Her debut EP, rules for the collective good., is as much a reckoning as it is a release. It’s the sound of someone reclaiming the pen halfway through the story. She doesn’t play at rebellion — she interrogates the systems, both personal and political, that told her to sit still and smile. And then she sets them on fire. The result? A cocktail of shimmering synths, analogue grit, and lyrics that cut deeper the second time around.
Take “comeback kid (oh, oh, oh)” — recorded straight to tape, like a letter sealed with sweat. It’s imperfect in the best way, pulsing with urgency and something like defiance. When she sings about bouncing back, it’s not glossy or cute — it’s an anthem for anyone who’s been told they missed their shot.
But Riley’s music doesn’t wallow in past battles. “Talk to Me” shifts gears into lush, sun-drunk pop. You can almost hear the windows down, the regret in the rearview. There’s a cleverness to the way she weaves heartbreak into hooks — not hiding the wounds, but dressing them up in sequins and letting them dance.
Live, she’s magnetic. No tricks, no bravado. Just a stage, a voice, and the kind of presence that makes you put your phone away.

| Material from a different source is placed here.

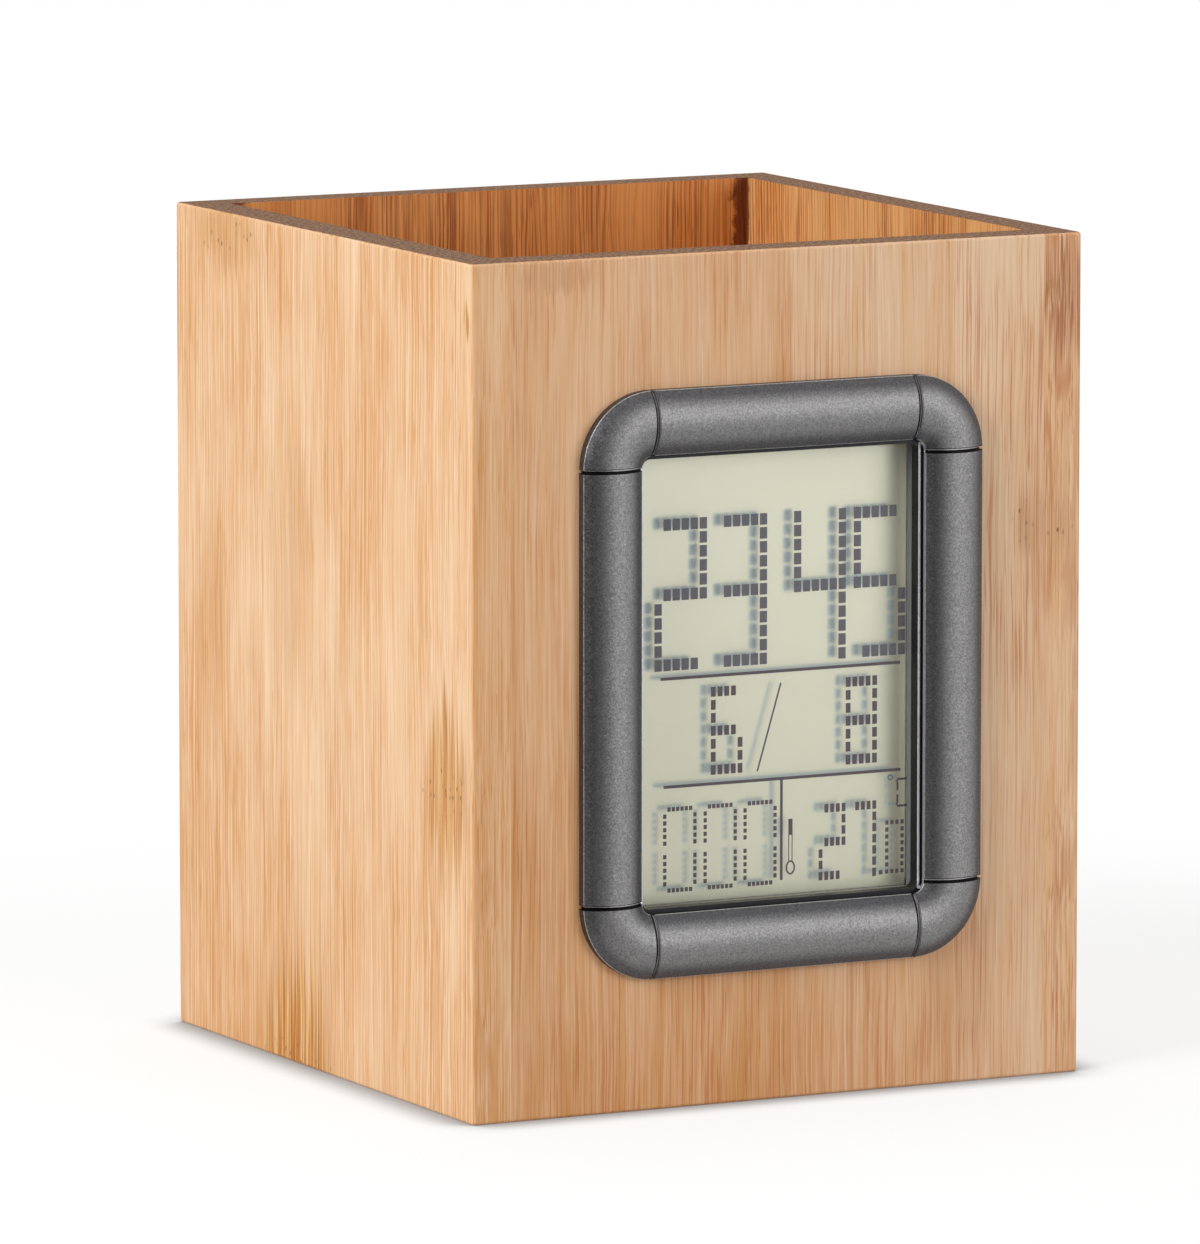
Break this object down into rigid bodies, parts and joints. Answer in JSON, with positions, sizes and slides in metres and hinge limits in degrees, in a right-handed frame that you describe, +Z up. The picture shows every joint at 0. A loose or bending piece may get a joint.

Dressed in vintage sparkles or DIY glam — she runs a style venture aptly named Fashionable Disaster — she makes every performance feel like it was built just for the moment. There’s grit under her gloss and poetry in her punches. She’s the kind of artist who could sing the phone book and still make it feel intimate.
If there’s a thesis to SJ Riley, it’s this: You can start over. You can come back. You can throw out the rulebook and write a better one. She’s not here to play by the old terms. She’s here to remind you that your mess can still be magic.
And she’s only just begun.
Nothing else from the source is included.